Another misconception is that certification replaces experience. In reality, it complements hands-on skills by providing frameworks and best practices, but practical application and continuous learning remain essential for effective product ownership in software development teams.

Why is communication a critical focus for Certified Product Owners?

Effective communication is vital because Product Owners act as a bridge between stakeholders and development teams. Certification emphasizes clarity in articulating goals, priorities, and feedback, which helps prevent misunderstandings and scope creep.

When certified Product Owners communicate well, teams can focus on outcomes rather than just outputs, ensuring that delivered features align with business needs. Clear communication also fosters trust and collaboration, which are essential in fast-paced Agile environments.

How does certification influence decision-making in Agile teams?

A Certified Product Owner certification equips individuals with frameworks and tools to analyze options critically and make data-driven decisions. This improves prioritization, risk management, and stakeholder engagement.

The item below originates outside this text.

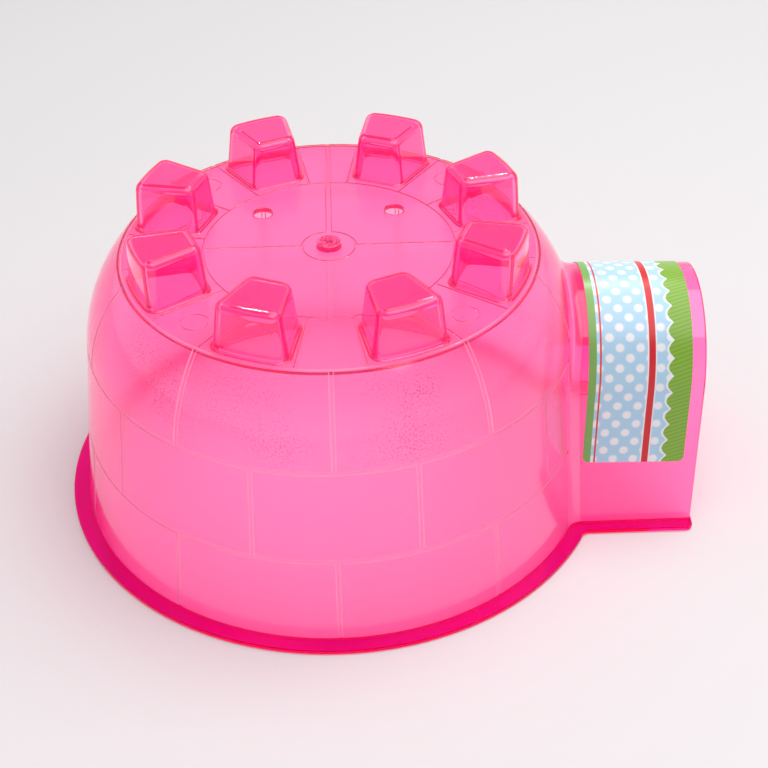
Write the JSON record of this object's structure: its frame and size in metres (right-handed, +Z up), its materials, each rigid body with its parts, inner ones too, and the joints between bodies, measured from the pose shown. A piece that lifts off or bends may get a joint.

With certification, Product Owners are better prepared to evaluate trade-offs and guide the team toward delivering maximum value. Their decision-making becomes more aligned with Agile principles, helping teams adapt quickly and stay focused on outcomes rather than just outputs.

Can a certified Product Owner make a difference if they do not have extensive coding skills?

Absolutely. The core responsibilities of a Product Owner focus on managing priorities, stakeholder communication, and ensuring the team delivers business value. Coding skills are beneficial but not essential for effective product ownership.

Certification enhances these non-technical skills, enabling Product Owners to make strategic decisions, clarify requirements, and facilitate collaboration. Their role is more about guiding the team and aligning efforts with business goals than writing code, making certification valuable regardless of coding proficiency.